I was silent for a few portions of my ride with him, too, as I needed to process the reality of my riding. I’ve made progress in the last 6 months, and that matters, but even JZ is a little baffled by how little progress there has been. I was also struck by how DIFFICULT that course is. My memories from 2003 reflect a much different feeling. I remembered it as having rollers, and a few climbs that forced me to sit up in the saddle, but nothing too arduous. Granted, I was super fit then, but that’s the point. On this day, I huffed and puffed and shook my head at the degree of difficulty. This was NOT what I remembered….. all signs that tell me my fitness is utter crap. Nothing I don’t already know.
I had intended to race Steelhead this weekend and was set to go. My good buddy, Tim O’Donnell, and I did an easy ride together a couple weeks ago and decided a race bet was in order, too. He was also doing Steelhead and our bet was me finishing within an hour of his finish time.

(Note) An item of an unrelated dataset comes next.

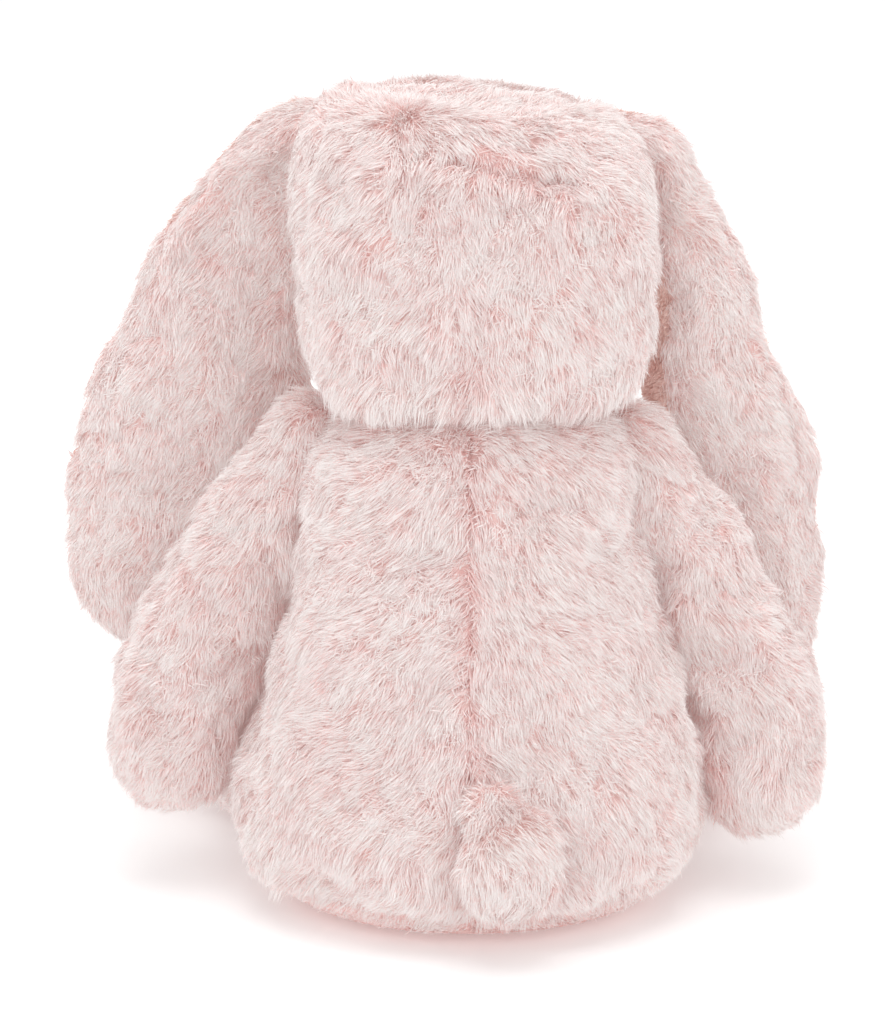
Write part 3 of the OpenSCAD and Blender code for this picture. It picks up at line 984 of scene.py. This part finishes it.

I tried to hide my embarrassment from him how pathetic my goal was – AN HOUR BEHIND HIM?? Give me a break. But that was sadly a realistic goal.
He would have likely broken 4 hours – Mother of GOD!! My hope would have been to break 5 hours. Good grief. (Thankfully "TO" decided last minute to do Calgary instead. Had we raced, I would have never lived down losing that bet to him!)
I talked with JZ this week and we decided there was very little purpose to race Steelhead. My training output has been weak – both in splits and how I feel – and she is concerned I will gain nothing by doing a race that tells me what I already know: I am not ready to race.
So this becomes yet another event in 2009 I am not fit enough to do.
On the flipside, yesterday when I told Tom Ziebart (Steelhead RD) I wouldn’t be racing, he asked if I would do the live text updates for IronmanLive.com on race day. He said I was “funny”. Hopefully I will have a better personal filter by typing as opposed to live on-camera coverage. : ) Ha!
Here’s hoping my text coverage for IMLive goes well.
... And don’t worry – there is still fight left in this girl. I will keep at it and will keep trying to get this body going. There is still time left for this season and I am not giving up.